I am very happy that the Symbol launch was delayed. I would not have been able to complete my goal of 10,000 XEM had not other alts spiked in price first. And I would not have set that goal had not XEM and Symbol appeared to have long term value beyond mere money. I can see clearly that those people who can only count the money they don’t have will never have enough, and that those who do not focus only on money will never go without.
“Happy that i could buy more” is the same as count the money. This isn’t a talk about money anymore it’s been 3 years since nem is trying to launch catapult. What makes you think next date is the last or that it will happen at all? Just hopes. Do you really think when the talk is about devs doing their work, company, startup, investmants it’s about hopes? Nope. it’s about professionalism, skill, trust. This is sad and true story about nem. So @Harpazo_Ready concerns are legit as much as any others guys. But yeah who cares another week - another “next week” is the current statement. Being frustrated is sadly a normal thing for anyone who follows nem.
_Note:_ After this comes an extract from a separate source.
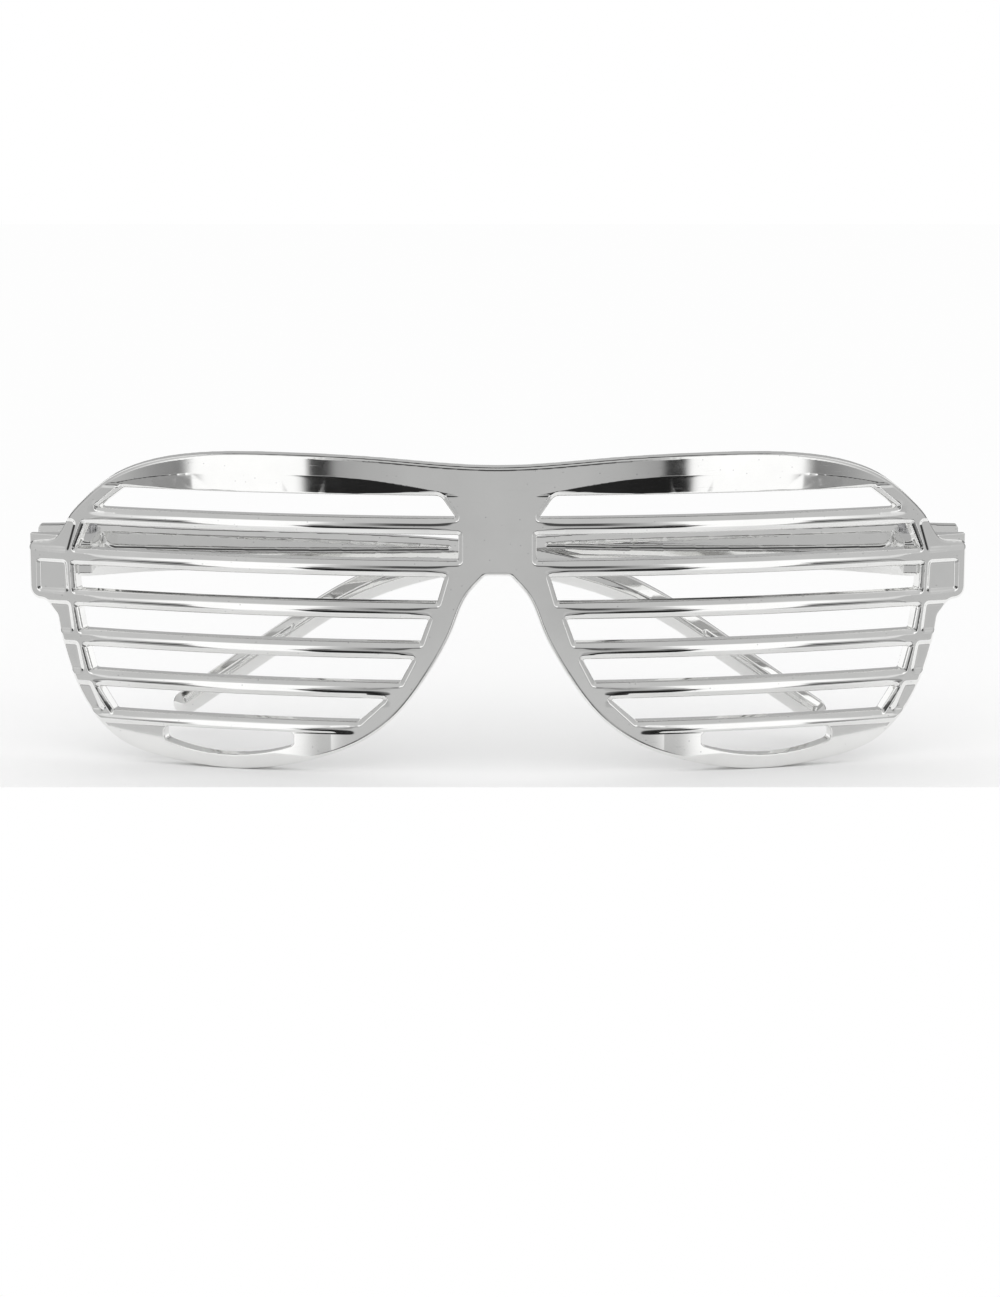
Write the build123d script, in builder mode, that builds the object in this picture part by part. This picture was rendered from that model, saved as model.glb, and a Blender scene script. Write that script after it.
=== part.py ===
from build123d import *
import math
import os

# Frame: X runs along the width, Z up, the front looks along -Y. The origin is the
# top of the nose arch on the front face. The temples are folded behind the front.

# Front: overall outline
rim_half_width = 70.6
lug_half_width = 75.0
top_height = 18.75
rim_drop = 31.9
wrap_radius = 190.0
plate_thickness = 2.6
outline_depth = 24.0
outline_reach = 40.0

# Outline as shares of the rim's half width and of its height above or below the origin
top_rim_shares = [(0.0, 0.912), (0.24, 0.966), (0.49, 1.0), (0.69, 0.965), (0.80, 0.87), (0.875, 0.73), (0.93, 0.55), (0.968, 0.385)]
side_shares = [(0.997, 0.29), (0.985, 0.42), (0.955, 0.62), (0.91, 0.785), (0.86, 0.885), (0.75, 0.965), (0.578, 1.0)]
nose_shares = [(0.42, 0.944), (0.31, 0.85), (0.215, 0.68), (0.15, 0.48), (0.096, 0.25), (0.06, 0.08), (0.033, 0.014), (0.0, 0.0)]
top_end_heading = (0.55, -1.0)
throat_heading = (-0.12, -1.0)
neck_heading = (1.0, -0.15)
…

Even team know they always can announce a snapshot now to be estimated as soon as they end the work. And annonce the launch as soon as the work is complate so at least snapshot will have a hard date. And a flexible launch date.
Any change for February Launch?
Whenever these threads start to deviate from their original purpose, I’ll be starting new ones, if you want to discuss snapshot dates, delays etc, probably sensible to use a thread intended for that rather than for technical updates.
It just makes it hard for others to follow who are interested in them
This topic is temporarily closed for at least 4 hours due to a large number of community flags.